■ SET TASK
Return the lines where the word "before" occurs.

■ DATA SHOWN
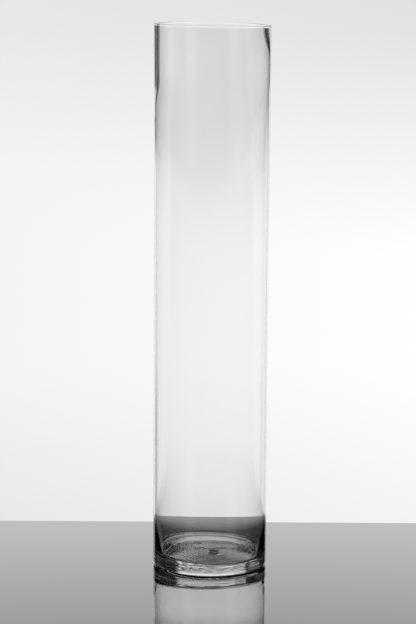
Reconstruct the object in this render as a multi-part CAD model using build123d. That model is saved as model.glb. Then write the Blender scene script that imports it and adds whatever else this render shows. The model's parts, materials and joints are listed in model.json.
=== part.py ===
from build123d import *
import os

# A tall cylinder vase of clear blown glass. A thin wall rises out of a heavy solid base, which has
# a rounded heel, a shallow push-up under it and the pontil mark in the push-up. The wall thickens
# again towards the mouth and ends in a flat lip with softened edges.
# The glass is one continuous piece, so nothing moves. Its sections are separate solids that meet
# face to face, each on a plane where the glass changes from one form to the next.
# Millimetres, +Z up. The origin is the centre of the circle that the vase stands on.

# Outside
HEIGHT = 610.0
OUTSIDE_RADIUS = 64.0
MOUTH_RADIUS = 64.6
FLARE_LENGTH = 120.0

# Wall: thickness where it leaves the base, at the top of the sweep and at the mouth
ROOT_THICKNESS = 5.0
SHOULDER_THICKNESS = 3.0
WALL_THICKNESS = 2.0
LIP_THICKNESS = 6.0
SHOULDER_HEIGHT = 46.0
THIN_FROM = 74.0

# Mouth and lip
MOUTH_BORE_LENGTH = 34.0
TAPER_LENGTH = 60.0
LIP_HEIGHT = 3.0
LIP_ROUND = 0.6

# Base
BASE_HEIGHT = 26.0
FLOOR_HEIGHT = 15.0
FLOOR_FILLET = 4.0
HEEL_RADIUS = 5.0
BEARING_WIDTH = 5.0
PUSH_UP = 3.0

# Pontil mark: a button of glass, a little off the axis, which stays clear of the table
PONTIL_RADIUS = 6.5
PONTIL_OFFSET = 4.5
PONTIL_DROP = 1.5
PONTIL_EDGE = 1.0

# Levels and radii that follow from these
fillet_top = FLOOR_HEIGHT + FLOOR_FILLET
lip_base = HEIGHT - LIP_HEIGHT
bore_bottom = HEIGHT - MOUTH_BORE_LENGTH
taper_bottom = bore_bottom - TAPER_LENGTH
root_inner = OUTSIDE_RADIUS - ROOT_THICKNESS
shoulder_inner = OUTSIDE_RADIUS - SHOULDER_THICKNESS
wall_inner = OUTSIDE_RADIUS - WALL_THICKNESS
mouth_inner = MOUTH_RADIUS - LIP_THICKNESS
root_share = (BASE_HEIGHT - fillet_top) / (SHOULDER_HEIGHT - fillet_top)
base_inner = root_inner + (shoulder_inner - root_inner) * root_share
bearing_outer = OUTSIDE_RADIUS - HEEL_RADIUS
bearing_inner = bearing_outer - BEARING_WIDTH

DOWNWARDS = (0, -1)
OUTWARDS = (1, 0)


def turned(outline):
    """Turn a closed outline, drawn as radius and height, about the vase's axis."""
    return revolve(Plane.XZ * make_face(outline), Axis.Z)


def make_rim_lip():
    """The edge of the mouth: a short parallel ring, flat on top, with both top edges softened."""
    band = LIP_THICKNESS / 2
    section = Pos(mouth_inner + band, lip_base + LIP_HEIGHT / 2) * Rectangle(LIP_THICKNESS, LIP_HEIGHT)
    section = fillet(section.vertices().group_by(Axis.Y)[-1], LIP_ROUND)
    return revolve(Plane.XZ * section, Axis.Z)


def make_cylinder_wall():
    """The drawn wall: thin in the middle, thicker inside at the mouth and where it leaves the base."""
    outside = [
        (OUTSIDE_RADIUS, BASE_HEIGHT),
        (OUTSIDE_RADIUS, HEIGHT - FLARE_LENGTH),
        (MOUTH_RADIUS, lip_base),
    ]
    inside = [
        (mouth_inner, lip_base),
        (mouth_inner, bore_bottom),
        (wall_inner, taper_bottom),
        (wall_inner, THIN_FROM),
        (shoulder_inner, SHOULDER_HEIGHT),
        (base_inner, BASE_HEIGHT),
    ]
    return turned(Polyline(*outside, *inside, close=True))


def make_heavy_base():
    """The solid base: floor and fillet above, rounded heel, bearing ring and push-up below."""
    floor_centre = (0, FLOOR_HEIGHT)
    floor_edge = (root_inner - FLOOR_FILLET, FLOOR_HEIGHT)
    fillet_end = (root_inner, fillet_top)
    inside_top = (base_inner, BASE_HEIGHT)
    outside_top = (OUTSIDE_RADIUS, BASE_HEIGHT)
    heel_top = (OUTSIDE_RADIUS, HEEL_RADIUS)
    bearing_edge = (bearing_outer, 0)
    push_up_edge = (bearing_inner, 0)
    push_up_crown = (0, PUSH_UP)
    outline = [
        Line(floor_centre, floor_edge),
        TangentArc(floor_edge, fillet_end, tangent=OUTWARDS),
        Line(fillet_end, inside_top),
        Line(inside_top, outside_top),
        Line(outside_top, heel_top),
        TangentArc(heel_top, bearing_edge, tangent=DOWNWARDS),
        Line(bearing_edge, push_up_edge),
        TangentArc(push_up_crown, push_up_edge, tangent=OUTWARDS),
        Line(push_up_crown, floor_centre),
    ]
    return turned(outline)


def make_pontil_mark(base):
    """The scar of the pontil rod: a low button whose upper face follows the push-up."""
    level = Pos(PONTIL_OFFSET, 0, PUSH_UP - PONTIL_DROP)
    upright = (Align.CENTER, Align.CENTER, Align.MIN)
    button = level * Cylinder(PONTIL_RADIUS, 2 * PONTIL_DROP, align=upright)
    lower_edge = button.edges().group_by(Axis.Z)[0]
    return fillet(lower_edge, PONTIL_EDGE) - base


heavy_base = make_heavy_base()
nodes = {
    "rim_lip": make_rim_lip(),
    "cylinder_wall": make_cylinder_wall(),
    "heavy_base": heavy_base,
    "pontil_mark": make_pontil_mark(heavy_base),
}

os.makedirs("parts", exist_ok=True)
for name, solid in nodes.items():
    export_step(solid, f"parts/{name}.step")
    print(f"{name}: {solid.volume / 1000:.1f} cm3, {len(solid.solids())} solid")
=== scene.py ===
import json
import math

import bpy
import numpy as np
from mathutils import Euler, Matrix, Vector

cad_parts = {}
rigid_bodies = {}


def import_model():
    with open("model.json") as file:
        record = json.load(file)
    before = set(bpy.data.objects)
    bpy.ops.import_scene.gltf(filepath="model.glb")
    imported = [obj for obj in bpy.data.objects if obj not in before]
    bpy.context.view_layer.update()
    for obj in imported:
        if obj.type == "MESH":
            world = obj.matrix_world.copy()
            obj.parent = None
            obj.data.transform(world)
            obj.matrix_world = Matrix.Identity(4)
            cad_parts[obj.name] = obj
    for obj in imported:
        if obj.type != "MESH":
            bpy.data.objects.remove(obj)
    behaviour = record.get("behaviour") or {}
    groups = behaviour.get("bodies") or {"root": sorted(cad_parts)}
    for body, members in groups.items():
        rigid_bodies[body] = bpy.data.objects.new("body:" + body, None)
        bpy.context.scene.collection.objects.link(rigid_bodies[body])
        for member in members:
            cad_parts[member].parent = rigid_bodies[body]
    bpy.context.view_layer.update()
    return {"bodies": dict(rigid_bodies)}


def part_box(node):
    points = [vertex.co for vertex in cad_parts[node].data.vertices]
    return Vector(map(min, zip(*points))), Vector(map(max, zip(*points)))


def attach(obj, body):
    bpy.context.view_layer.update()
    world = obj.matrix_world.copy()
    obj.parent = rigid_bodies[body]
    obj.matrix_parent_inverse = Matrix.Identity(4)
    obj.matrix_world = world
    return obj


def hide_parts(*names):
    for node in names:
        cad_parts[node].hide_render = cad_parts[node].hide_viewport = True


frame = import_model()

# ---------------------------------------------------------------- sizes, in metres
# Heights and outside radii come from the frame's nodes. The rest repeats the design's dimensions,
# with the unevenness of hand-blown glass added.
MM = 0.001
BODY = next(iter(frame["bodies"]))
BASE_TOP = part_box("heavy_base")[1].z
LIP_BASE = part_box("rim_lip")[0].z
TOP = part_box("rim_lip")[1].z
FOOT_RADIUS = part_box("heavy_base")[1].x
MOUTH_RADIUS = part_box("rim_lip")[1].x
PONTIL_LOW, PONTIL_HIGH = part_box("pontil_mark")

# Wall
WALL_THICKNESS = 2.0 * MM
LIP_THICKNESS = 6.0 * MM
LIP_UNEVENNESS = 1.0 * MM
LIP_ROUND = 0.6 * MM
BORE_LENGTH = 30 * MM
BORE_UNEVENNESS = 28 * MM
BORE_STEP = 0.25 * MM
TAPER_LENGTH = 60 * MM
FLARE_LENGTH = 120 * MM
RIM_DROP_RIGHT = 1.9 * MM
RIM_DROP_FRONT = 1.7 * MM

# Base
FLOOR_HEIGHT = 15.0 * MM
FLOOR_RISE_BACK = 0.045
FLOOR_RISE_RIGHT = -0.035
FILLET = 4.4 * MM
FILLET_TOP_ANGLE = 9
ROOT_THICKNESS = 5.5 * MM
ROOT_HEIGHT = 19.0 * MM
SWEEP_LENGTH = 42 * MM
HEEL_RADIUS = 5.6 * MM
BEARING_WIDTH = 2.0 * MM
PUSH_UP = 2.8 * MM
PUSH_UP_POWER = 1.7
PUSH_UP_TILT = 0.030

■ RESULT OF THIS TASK
    before = set(bpy.data.objects)
    imported = [obj for obj in bpy.data.objects if obj not in before]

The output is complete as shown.